10. Community and Support: With a strong community and
comprehensive documentation, Neo4j offers resources and support
for developers.
These features make Neo4j a powerful tool for applications that require
managing and querying complex, highly connected datasets effectively
UNIT 5
10. a) Describe how Cross filter can be used for data exploration and
analysis in a data visualization context.
Cross-filtering allows users to dynamically filter data across multiple
visualizations simultaneously. When a selection is made in one chart, it
instantly updates related charts to reflect the filtered data, enabling
deeper insights and pattern recognition. This interactive approach
supports quick, focused exploration, making it easier to uncover
relationships within datasets.
8 Marks :
Cross filtering is a powerful technique in data visualization that allows
users to explore and analyze data by applying multiple, dynamic filters
across different charts or visuals. Each filter narrows down the data set,
refining the displayed information in real time and revealing insights that
may be missed in a static view.
Here's how it works and why it's useful:
1. Interactivity: Users can click on elements within a chart (e.g., bars,
points) to filter related data across other visualizations instantly.
2. Multidimensional Analysis: Cross filters allow users to examine
relationships across multiple variables at once, such as filtering
sales by region and time.
3. Detects Patterns: By dynamically adjusting filters, users can
uncover hidden patterns, correlations, and trends in data.
4. Focus on Relevant Data: It helps to isolate specific data
segments, making analysis more focused and precise.
5. Real-Time Exploration: Each change updates all connected visuals
instantly, enabling continuous exploration without reloading data.
Cross filtering enhances data exploration, helping users gain deeper, more
accurate insights through seamless, interactive data manipulation.
10 Discuss various applications of data visualization.
b)
Data visualization options vary to suit different types of data and analysis
needs:
5. Bar and Column Charts: Ideal for comparing categories or
tracking changes over time.
6. Line Charts: Best for showing trends or changes across a
continuous dataset (e.g., time series).
7. Pie and Donut Charts: Useful for illustrating proportions within a
whole.
8. Scatter Plots: Great for showing relationships between two
variables and identifying patterns or outliers.
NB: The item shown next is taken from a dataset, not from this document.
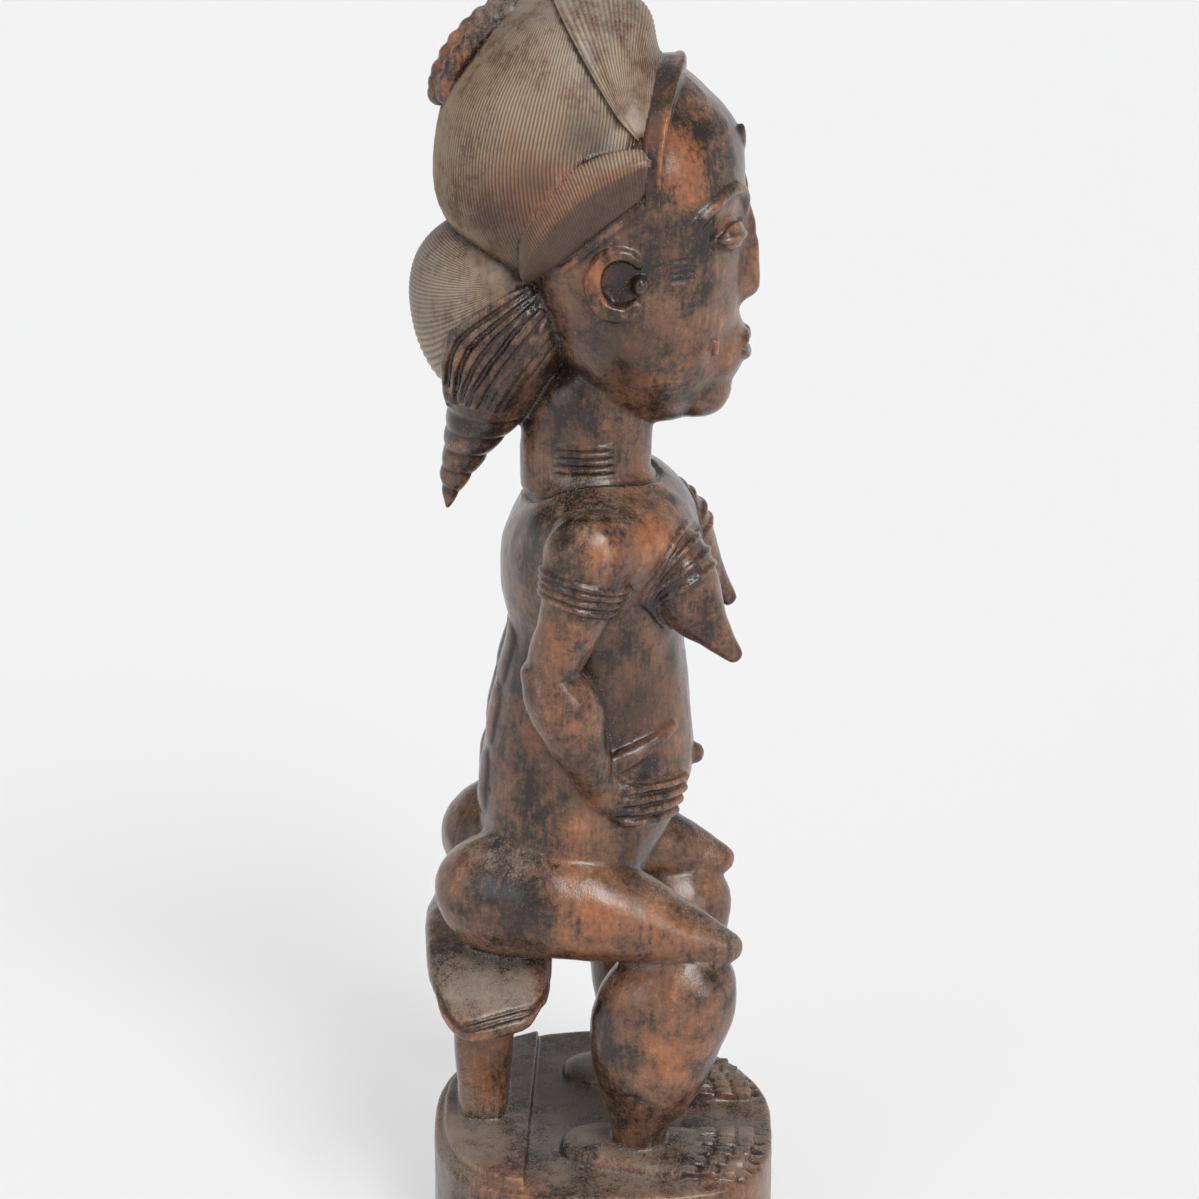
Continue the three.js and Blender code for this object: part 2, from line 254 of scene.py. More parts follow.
def put(name, data):
    """An object of some data, linked to the scene."""
    thing = bpy.data.objects.new(name, data)
    bpy.context.scene.collection.objects.link(thing)
    return thing


def object_of(bm, name):
    mesh = bpy.data.meshes.new(name)
    bm.to_mesh(mesh)
    bm.free()
    return put(name, mesh)


def worked(thing, *modifiers):
    """Applies modifiers, each a kind and its settings, to an object's mesh."""
    for kind, settings in modifiers:
        modifier = thing.modifiers.new(kind, kind)
        for name, value in settings.items():
            setattr(modifier, name, value)
    graph = bpy.context.evaluated_depsgraph_get()
    graph.update()
    mesh = bpy.data.meshes.new_from_object(thing.evaluated_get(graph))
    thing.modifiers.clear()
    thing.vertex_groups.clear()
    old, thing.data = thing.data, mesh
    bpy.data.meshes.remove(old)
    return thing


def triples(items, name, kind):
    """A value of three numbers from each item of a mesh."""
    flat = np.empty(3 * len(items), kind)
    items.foreach_get(name, flat)
    return flat.reshape(-1, 3)


def points_of(mesh):
    return triples(mesh.vertices, "co", np.float32).astype(float) / MM


def normals_of(mesh):
    return triples(mesh.vertex_normals, "vector", np.float32).astype(float)


def corners_of(mesh):
    mesh.calc_loop_triangles()
    return triples(mesh.loop_triangles, "vertices", np.int32)


def move_points(mesh, points):
    mesh.vertices.foreach_set("co", (points * MM).astype(np.float32).ravel())
    mesh.update()


def paint(mesh, name, values):
    """Keeps one number a vertex under a name, for the material."""
    layer = mesh.attributes.get(name) or mesh.attributes.new(name, "FLOAT", "POINT")
    layer.data.foreach_set("value", np.asarray(values, np.float32))


def painted(mesh, name):
    """The numbers kept under a name."""
    values = np.empty(len(mesh.vertices), np.float32)
    mesh.attributes[name].data.foreach_get("value", values)
    return values


def weigh(thing, name, weights):
    """A vertex group with one weight a vertex, in steps."""
    group = thing.vertex_groups.new(name=name)
    steps = np.round(np.clip(weights, 0, 1) * 10).astype(int)
    for step in range(1, 11):
        group.add(np.nonzero(steps == step)[0].tolist(), step / 10, "REPLACE")


# Carving: lines raised or cut along a path near the skin

FOOT_REACH = 1.5


class Carver:
    """Moves a mesh's points in and out along their normals, in millimetres.

    The cuts and the feet of raised lines are kept as dark places, where stain gathers.
    """

    def __init__(self, thing):
        self.mesh = thing.data
        self.points = points_of(self.mesh)
        self.normals = normals_of(self.mesh)
        self.skin = BVHTree.FromObject(thing, bpy.context.evaluated_depsgraph_get())
        self.dark = np.zeros(len(self.points))

    def near(self, path, margin):
        """The numbers of the points within a margin of a path, their distance and share along it."""
        path = np.asarray(path, float)
        low, high = path.min(axis=0) - margin, path.max(axis=0) + margin
        chosen = np.nonzero(np.all((self.points > low) & (self.points < high), axis=1))[0]
        at = self.points[chosen]
        best, share = np.full(len(chosen), 1e9), np.zeros(len(chosen))
        for step in range(len(path) - 1):
            leg = path[step + 1] - path[step]
            t = np.clip((at - path[step]) @ leg / max(leg @ leg, 1e-9), 0, 1)
            gap = np.linalg.norm(at - path[step] - t[:, None] * leg, axis=1)
            closer = gap < best
            best[closer] = gap[closer]
            share[closer] = (step + t[closer]) / (len(path) - 1)
        kept = best < margin
        return chosen[kept], best[kept], share[kept]

    def line(self, path, half, height, sharp=1.0, taper=0.12, both=False, fine=24):
        """Raises (or with a height below 0 cuts) a line; sharp turns it from round to pointed."""
        path = along(path, np.linspace(0, 1, fine)) if fine else np.asarray(path, float)
        for turn in mirrored(both):
            on_skin = [self.skin.find_nearest(Vector(point) * MM)[0] for point in path * turn]
            chosen, gap, share = self.near(np.array(on_skin) / MM, half * FOOT_REACH)
            part = gap / half
            profile = np.maximum(0, 1 - part**2) ** sharp
            ends = np.clip(np.minimum(share, 1 - share) / taper, 0, 1) ** 0.6 if taper else 1
            self.points[chosen] += self.normals[chosen] * (height * profile * ends)[:, None]
            foot = smooth(0.5, 0.95, part) * smooth(FOOT_REACH, 1.1, part)
            dark = (profile if height < 0 else foot) * min(1, abs(height)) * ends
            self.dark[chosen] = np.maximum(self.dark[chosen], dark)

    def done(self):
        self.points[:, 2] = np.maximum(self.points[:, 2], 0)
        move_points(self.mesh, self.points)
        paint(self.mesh, "stain_and_shade", self.dark)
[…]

Each option helps convey data insights effectively based on the context
and data type.
8 Marks :
Data visualization offers a variety of chart types and methods, each suited
to displaying specific types of data insights. Here are some key options:
11. Bar Chart: Used to compare categories or show frequency
distributions, with bars representing values for each category.
12. Line Chart: Ideal for showing trends over time, connecting
data points with a continuous line to indicate change.
13. Pie Chart: Shows parts of a whole as slices of a circle; best
for highlighting proportional relationships.
14. Scatter Plot: Displays relationships or correlations between
two variables using points on an XY axis.
15. Heatmap: Uses colour intensity to represent data values
across a grid, commonly for correlation matrices.
16. Histogram: Visualizes data distribution by dividing data into
bins, showing frequency within each range.
17. Area Chart: Similar to a line chart but with filled areas
beneath lines, showing volume or trend magnitude.
18. Bubble Chart: Uses size, colors, and position of circles to
represent multidimensional data, adding layers of insight.
19. Tree Map: Uses nested rectangles to show hierarchical data
structures, with size indicating values.
20. Geographical Map: Displays data over geographic locations,
often used for regional comparisons.
Each visualization type helps reveal specific patterns, making complex
data more understandable and actionable.
11. a) Outline the steps for creating an interactive dashboard using dc.js
and describe its key features.
To create an interactive dashboard using dc.js:
9. Prepare and Load Data: Use a JavaScript data source (like JSON or
CSV) and load it with D3.js.
10. Define Cross filter Dimensions and Groups: Use Cross
filter to create dimensions and groups for each variable you want to
filter.
11. Create Charts and Bind Data: Use dc.js chart types (e.g.,
bar, pie, row charts) and bind each to a dimension and group.
12. Render and Link Charts: Render charts and enable cross-
filtering, making each chart interactive and interconnected.
8 Marks :
Creating an interactive dashboard using dc.js involves a few key steps.
dc.js is a JavaScript library built on top of D3.js and Crossfilter.js,
ideal for building interactive data-driven dashboards.
Steps to Create an Interactive Dashboard:
1. Prepare and Load Data: Import your dataset, typically as JSON or
CSV.
2. Set Up Cross filter: Initialize Cross filter on your dataset to handle
data filtering and dimensional analysis.
3. Define Dimensions and Groups: Create dimensions to slice data
(e.g., by date, category) and groups to aggregate it (e.g., total sales
per region).
4. Choose and Configure Charts: Use various dc.js charts (e.g., bar
chart, pie chart) linked by Cross filter dimensions.
5. Link Filters Across Charts: Ensure each chart’s filters affect the
others, creating an interactive experience.
6. Render and Style the Dashboard: Render charts with dc.js and
style them with CSS to improve visual appeal.
7. Add Interactive Controls: Include tools like range sliders or
dropdowns for added filtering.
Key Features of dc.js Dashboards:
• Dynamic Cross Filtering: Charts automatically update based on
user selections, providing real-time data exploration.
• Responsive Visuals: dc.js charts respond smoothly to user
interactions.
• Easy Integration: It integrates seamlessly with D3.js for
customizations and other JavaScript libraries.
• Data Drill-Down: Users can drill down into data across multiple
dimensions, improving insight discovery.
An interactive dashboard in dc.js enables intuitive and fast data
analysis through dynamic filtering and rich visualization.